You might find this Wikipedia article on DNA origami interesting
posted by cnanderson at 6:18 PM on April 14, 2016 [2 favorites]


Amazing and ultimately sort of bizarrely pointless. A very private sort of art.

I get the feeling that the process and experience of creating the engravings is a big part of the point for him. He's pushing himself to the limits of what is possible, and losing himself in long stretches of extreme concentration. Reading the description of his work process conjures up images of monks and sadhus undertaking extreme ascetic rituals.

Miniature work can be an incredible contemplative aid. I'm not in anywhere near the league of Mr. Short, but I do create miniature, ephemeral paintings. It's a lovely feeling to sit with my paints and try to tame my body into stillness, holding my breath during difficult parts. You're lost in concentration and stillness, and suddenly you blink and it's two hours later. I have an essential tremor, and I have developed complex ways of bracing my hands while I work to avoid shaking and jerking. It feels like there's an art in even making the art possible. Which this guy has taken to its absolute extreme.
posted by bookish at 6:47 PM on April 14, 2016 [24 favorites]


What? Nobody's posted the Millhauser story yet? Okay, fine I'll do it.
posted by (Arsenio) Hall and (Warren) Oates at 7:57 PM on April 14, 2016 [5 favorites]


Also, see - Tiny Jewels (previously)
posted by little eiffel at 8:47 PM on April 14, 2016


It's the red bull x-treme sports version of art. Daft and pointless.

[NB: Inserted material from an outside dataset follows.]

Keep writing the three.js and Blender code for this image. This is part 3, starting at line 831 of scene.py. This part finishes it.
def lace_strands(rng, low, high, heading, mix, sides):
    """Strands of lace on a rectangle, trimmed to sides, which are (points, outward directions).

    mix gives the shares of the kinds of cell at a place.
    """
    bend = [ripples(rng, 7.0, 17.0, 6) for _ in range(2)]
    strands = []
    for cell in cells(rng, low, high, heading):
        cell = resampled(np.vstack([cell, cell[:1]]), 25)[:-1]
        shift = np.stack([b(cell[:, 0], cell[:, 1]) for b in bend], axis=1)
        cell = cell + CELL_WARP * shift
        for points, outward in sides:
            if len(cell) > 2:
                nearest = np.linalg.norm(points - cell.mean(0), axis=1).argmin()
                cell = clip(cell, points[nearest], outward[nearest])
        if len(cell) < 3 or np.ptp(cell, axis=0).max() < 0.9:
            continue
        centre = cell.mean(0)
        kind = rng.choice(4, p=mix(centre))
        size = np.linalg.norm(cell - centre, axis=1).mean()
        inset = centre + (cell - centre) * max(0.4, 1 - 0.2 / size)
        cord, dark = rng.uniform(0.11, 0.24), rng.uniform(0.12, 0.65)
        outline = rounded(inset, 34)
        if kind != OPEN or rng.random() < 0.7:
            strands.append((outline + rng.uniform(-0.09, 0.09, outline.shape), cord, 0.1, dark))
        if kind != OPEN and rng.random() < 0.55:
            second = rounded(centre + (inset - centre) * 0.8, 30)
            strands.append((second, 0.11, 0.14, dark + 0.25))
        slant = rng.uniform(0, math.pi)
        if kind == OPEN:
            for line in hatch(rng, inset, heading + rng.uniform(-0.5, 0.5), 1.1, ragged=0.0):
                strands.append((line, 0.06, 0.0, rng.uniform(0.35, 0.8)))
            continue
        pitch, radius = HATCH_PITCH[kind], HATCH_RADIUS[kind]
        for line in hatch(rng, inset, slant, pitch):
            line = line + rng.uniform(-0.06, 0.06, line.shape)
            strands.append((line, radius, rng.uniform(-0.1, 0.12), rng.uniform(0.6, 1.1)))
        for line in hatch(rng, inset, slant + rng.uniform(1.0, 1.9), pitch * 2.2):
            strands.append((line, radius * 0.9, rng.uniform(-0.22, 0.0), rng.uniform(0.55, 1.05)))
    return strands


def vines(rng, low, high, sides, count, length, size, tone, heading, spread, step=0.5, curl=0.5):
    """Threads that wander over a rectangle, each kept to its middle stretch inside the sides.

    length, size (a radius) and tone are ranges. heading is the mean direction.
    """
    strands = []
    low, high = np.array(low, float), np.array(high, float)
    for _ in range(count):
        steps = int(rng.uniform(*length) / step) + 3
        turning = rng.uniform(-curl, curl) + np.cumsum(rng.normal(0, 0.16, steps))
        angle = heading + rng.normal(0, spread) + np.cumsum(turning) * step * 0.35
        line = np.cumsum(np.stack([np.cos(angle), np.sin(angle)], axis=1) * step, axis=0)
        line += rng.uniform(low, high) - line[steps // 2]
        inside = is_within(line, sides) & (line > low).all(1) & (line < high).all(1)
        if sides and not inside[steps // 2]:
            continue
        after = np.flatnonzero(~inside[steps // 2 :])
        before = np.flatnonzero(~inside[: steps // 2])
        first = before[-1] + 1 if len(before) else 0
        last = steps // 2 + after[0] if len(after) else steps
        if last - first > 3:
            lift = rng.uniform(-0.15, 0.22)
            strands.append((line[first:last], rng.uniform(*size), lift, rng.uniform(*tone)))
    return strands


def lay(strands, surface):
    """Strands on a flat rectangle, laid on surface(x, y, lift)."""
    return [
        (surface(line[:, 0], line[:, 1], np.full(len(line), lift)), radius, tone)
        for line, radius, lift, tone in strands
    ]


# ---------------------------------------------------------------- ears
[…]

No-one who is actually into contemporary art gives a shit about this kind of crap but he might make it in the guiness book of records.
posted by mary8nne at 10:32 PM on April 14, 2016


No-one who is actually into contemporary art gives a shit about this kind of crap

Which may not be the insult you think it is.
posted by bongo_x at 10:38 PM on April 14, 2016 [22 favorites]

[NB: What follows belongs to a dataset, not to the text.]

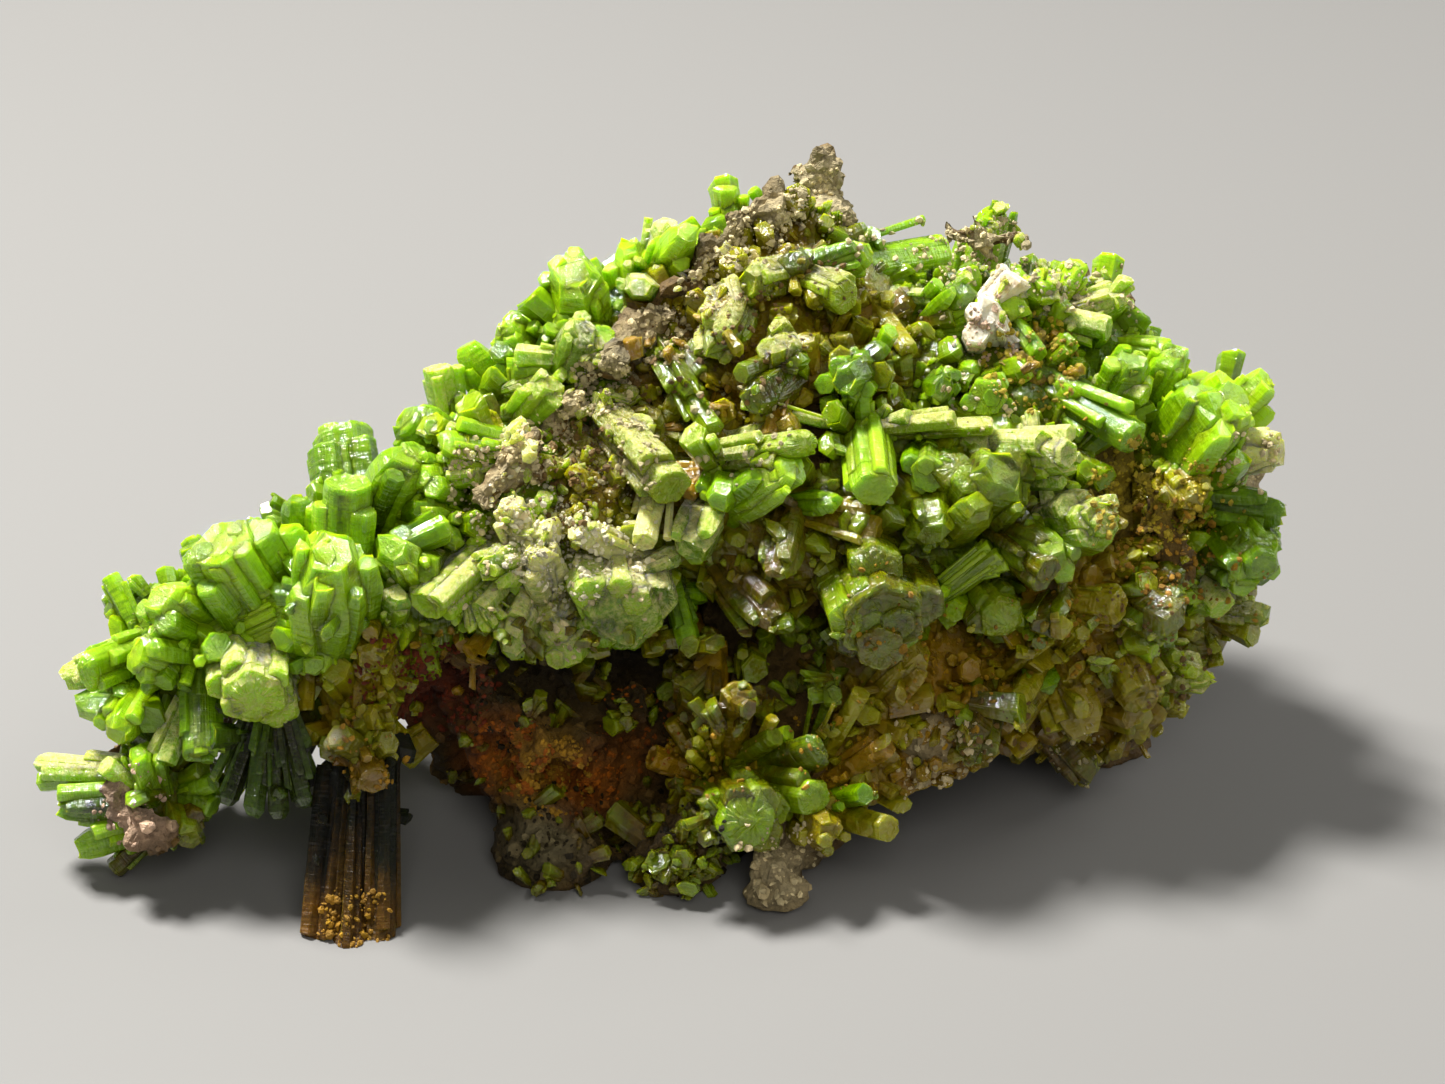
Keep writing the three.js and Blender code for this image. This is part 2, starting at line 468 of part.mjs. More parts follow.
// Crystals set round the middle of a cluster like the seeds of a sunflower, where lines towards the spine
// meet the crust.
function farCrystals(x, degrees, count, seed) {
  const angle = THREE.MathUtils.degToRad(degrees);
  const [outward, over] = [angle, angle + Math.PI / 2].map(
    (turn) => new THREE.Vector3(0, Math.cos(turn), Math.sin(turn)),
  );
  return Array.from({ length: count }, (_, i) => {
    const own = seed + i * 17;
    const [reach, turn] = [FAR_SPACING * Math.sqrt(i + 0.3), i * 2.4];
    const from = spineAt(x)
      .addScaledVector(outward, SEARCH_RADIUS)
      .addScaledVector(ACROSS, reach * Math.cos(turn))
      .addScaledVector(over, reach * Math.sin(turn));
    const hit = meetsCrust(from, outward.clone().negate());
    if (!hit || hit.point.z < LOWEST_ROOT) return null;
    const lean = new THREE.Vector3(spread(own, 0.4), spread(own + 1, 0.4), spread(own + 2, 0.4));
    const axis = hit.face.normal.clone().add(lean).normalize();
    const width = THREE.MathUtils.lerp(...FAR_WIDTHS, chance(own + 4));
    const length = width * (1.1 + 0.6 * chance(own + 5));
    const middle = hit.point.addScaledVector(axis, length * 0.3);
    const form = chance(own + 3) < 0.5 ? "chunk" : "prism";
    return rooted({ form, middle, axis, length, width, seed: own });
  }).filter(Boolean);
}

// ---- Crusts ----
const UNCRUSTED = ["quartz_knob", "hanging_fan", "olive_cluster", "standing_crystal"]; // on bare rock
const BARE_ROCK = [ // rock that shows between the crusts, [across, up] on the show grid
  [40.8, 43.6], [38.0, 42.4], [35.6, 40.4], [32.8, 37.8], [30.0, 35.2], [27.6, 32.6], [26.0, 30.4], // ridge
  [36.4, 22.0], [40.4, 21.4], [47.4, 15.6], // hollow and lower front
  [55.6, 30.8], [57.6, 29.0], [58.0, 27.0], // brown patch on the right
  [24.0, 20.0], [28.0, 19.0], [32.0, 19.0], // rusty ledge
];

// Gives each cell near a root to the cluster whose root is nearest.
function ownersOfCells(clusters) {
  const bare = BARE_ROCK.map(([u, v]) => ({ root: seatPoint(u, v), width: 0 }));
  const crusted = clusters.filter(([name]) => !UNCRUSTED.includes(name));
  return ALL_CELLS.map((cell) => {
    let [nearest, owner] = [CRUST_REACH, null];
    for (const [name, crystals] of [...crusted, [null, bare]]) {
      for (const { root, width } of crystals) {
        const gap = CELL_CENTRES[cell].distanceTo(root) - CRUST_HEIGHT / 2 - width / 6;
        if (gap < nearest) [nearest, owner] = [gap, name];
      }
    }
    return owner;
  });
}

// Where two cells of a patch meet only at a corner, it gets a free cell between them or gives one up, so that
// its edge is sound.
function mendCorners(owners) {
  for (const cell of ALL_CELLS) {
    const [station, side] = [Math.floor(cell / RING_SIDES), cell % RING_SIDES];
    if (station === STATIONS - 2) continue;
    const square = cellCorners(cell); // a cell's number is that of its first corner
    for (const [a, b, c, d] of [square, [...square.slice(1), square[0]]]) {
      const owner = owners[a];
      if (!owner || owners[c] !== owner || owners[b] === owner || owners[d] === owner) continue;
      const free = [b, d].find((other) => !owners[other]);
      owners[free ?? c] = free === undefined ? null : owner;
    }
  }
}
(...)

It's the red bull x-treme sports version of art. Daft and pointless.

And yet Saatchi hasn't bought all his work yet. That's the really bizarre thing here.

I have to say that this response to another person's deeply personal struggle to achieve something that they feel worthwhile seems pretty depressing after coming out of the thoughtfulness of a lot of the comments in the Dwarf Fortress thread. The contemporary art establishment has no interest in Tarn Adams' work either, it's just that he's lucky enough not to give a shit about them.
posted by howfar at 12:50 AM on April 15, 2016 [5 favorites]

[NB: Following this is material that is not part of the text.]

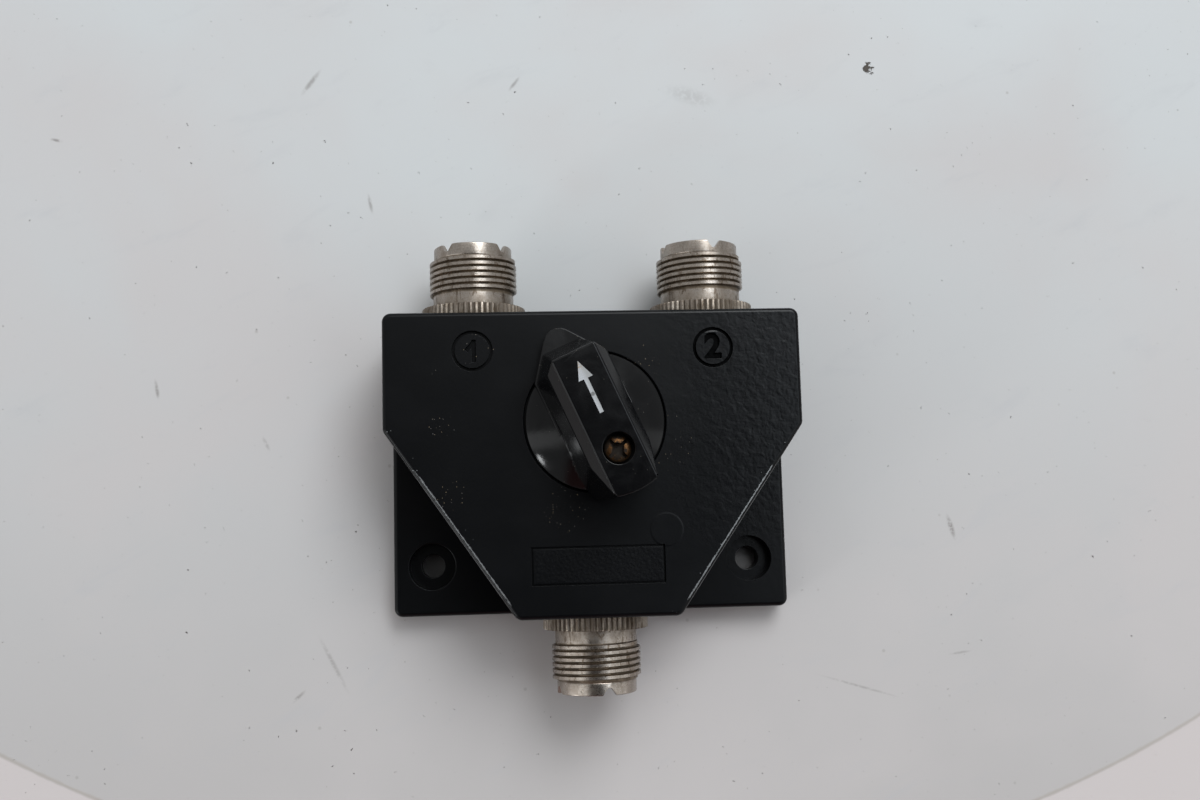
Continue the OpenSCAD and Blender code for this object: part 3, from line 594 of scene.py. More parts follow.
def nickelPlate():
    c, p = connector, plating
    material, tree, shader = newMaterial("nickelPlate", (0.60, 0.56, 0.51), 0.3, 1.0)
    where = node(tree, "Attribute", attribute_name="along").outputs["Vector"]

    def stretched(scale):
        return node(tree, "Mapping", {"Vector": where, "Scale": scale}).outputs[0]

    x, y, s = parts(tree, where)
    radius = fromAxis(tree, x, y)
    blotch = noise(tree, where, 0.35, 5, 0.6, 0.6)
    fine = noise(tree, where, 3.0, 4, 0.65)
    lathe = noise(tree, stretched((0.12, 0.12, 6.0)), 1.2, 3, 0.7)

    # grime and painted shade darken the thread's roots, the knurl and the neck beside the flange
    inThread = times(tree, fade(tree, s, c["threadStart"], c["threadStart"] + 0.4),
                     fade(tree, s, c["threadEnd"] + 0.4, c["threadEnd"]))
    root = times(tree, inThread, fade(tree, radius, 7.78, 7.38))
    inKnurl = times(tree, fade(tree, s, 2.7, 2.4), fade(tree, radius, 9.37, 9.15),
                    fade(tree, radius, 8.9, 9.05))
    besideFlange = fade(tree, s, 5.0, 2.6)
    patchy = ramp(tree, plus(tree, blotch, times(tree, fine, 0.3)), 0.42, 0.78, 0.45, 1.0)
    grimeAndShade = either(tree, root, times(tree, inKnurl, 0.75), times(tree, besideFlange, 0.5))
    grimeAndShade = times(tree, grimeAndShade, patchy)

    # smears, less on the rim, and dark dots
    smears = noise(tree, stretched((1.0, 1.0, 0.4)), 0.9, 5, 0.7, 0.6)
    smears = times(tree, ramp(tree, smears, 0.52, 0.64), fade(tree, s, 12.2, 11.2, 0.25, 1.0))
    dots, drawn = cells(tree, where, 1.1)
    dot = times(tree, ramp(tree, dots, 0.16, 0.06), ramp(tree, lots(tree, drawn)[0], 0.72, 0.76))

    # golden flanks on the thread, and a darker flange
    flank = times(tree, inThread, fade(tree, radius, 7.88, 7.7))
    onFlange = times(tree, fade(tree, s, 2.9, 2.5), fade(tree, radius, 8.5, 9.0))
    light = tint(tree, ramp(tree, blotch, 0.4, 0.7), p["light"], p["shaded"])
    gold = tint(tree, ramp(tree, blotch, 0.35, 0.65), p["gold"], p["darkGold"])
    light = tint(tree, times(tree, flank, 0.7), light, gold)
    light = tint(tree, times(tree, onFlange, 0.6), light, p["flange"])

    colour = tint(tree, times(tree, lathe, 0.3), light, p["latheTone"], "MULTIPLY")
    colour = tint(tree, times(tree, smears, 0.85), colour, p["smearTone"], "MULTIPLY")
    colour = tint(tree, ramp(tree, fine, 0.42, 0.66, 0.0, 0.5), colour, p["fineTone"], "MULTIPLY")
    # grime and painted shade in the hollows
    colour = tint(tree, grimeAndShade, colour, tint(tree, fine, p["shadeAndDirt"], p["paleShadeAndDirt"]))
    colour = tint(tree, times(tree, dot, 0.8), colour, p["dots"])
    rough = plus(tree, ramp(tree, blotch, 0.35, 0.75, 0.23, 0.40), times(tree, grimeAndShade, 0.3))
    feed(tree, shader, {"Base Color": colour, "Metallic": minus(tree, 1.0, times(tree, grimeAndShade, 0.75)),
                        "Roughness": rough})
    bumps(tree, shader, plus(tree, times(tree, lathe, 0.5), minus(tree, fine, dot)), 0.012)
    return material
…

mary8anne, that was truly an unnecessarily nasty and mean-spirited way of saying that this isn't your thing. Why did you do that?
posted by Anticipation Of A New Lover's Arrival, The at 4:36 AM on April 15, 2016 [3 favorites]


Daft and pointless

I don't see how it's any more pointless than any other piece of art. And I love art.
posted by ultraviolet catastrophe at 6:39 AM on April 15, 2016


Yeah I don't get the nasty comment about "this kind of crap", it's unwelcome. When I said Amazing and ultimately sort of bizarrely pointless. A very private sort of art I intended it with equal parts bewilderment and respect. I don't really get this particular art other than an exercise, but I admire the hell out of the skill and dedication. I appreciate the other folks here explaining what it means to them.
posted by Nelson at 7:08 AM on April 15, 2016 [2 favorites]


"The best way to predict your future is to create it". That is quite a quote to put on the futuremost tip of a bullet.
posted by rhamphorhynchus at 8:12 AM on April 15, 2016 [2 favorites]


It looks like the bullet is a Minie ball, a bullet most commonly associate with the American Civil war. In a sense, it was the primary means through which President Lincoln created his future.
posted by VTX at 9:02 AM on April 15, 2016 [1 favorite]


Atomic Force Microscopic nanolithography.

A gallary of nanolithography.

Marilyn Monroe.
posted by porpoise at 4:40 PM on April 15, 2016


So, one of my room-mates, way back in the day, was a Comercial Diver, (one of the riskiest jobs out there, BTW).

I was invited out on a local job, because of my interest in then-new videography, and marine experience. Sitting on the barge, with the dive-tender, I became alarmed when I noticed that it had been over a minute since I'd seen any bubbles rise to the surface. Pointing this out to the Standby Diver, he laughs casually, and said "Yep. That's 'cause he's welding."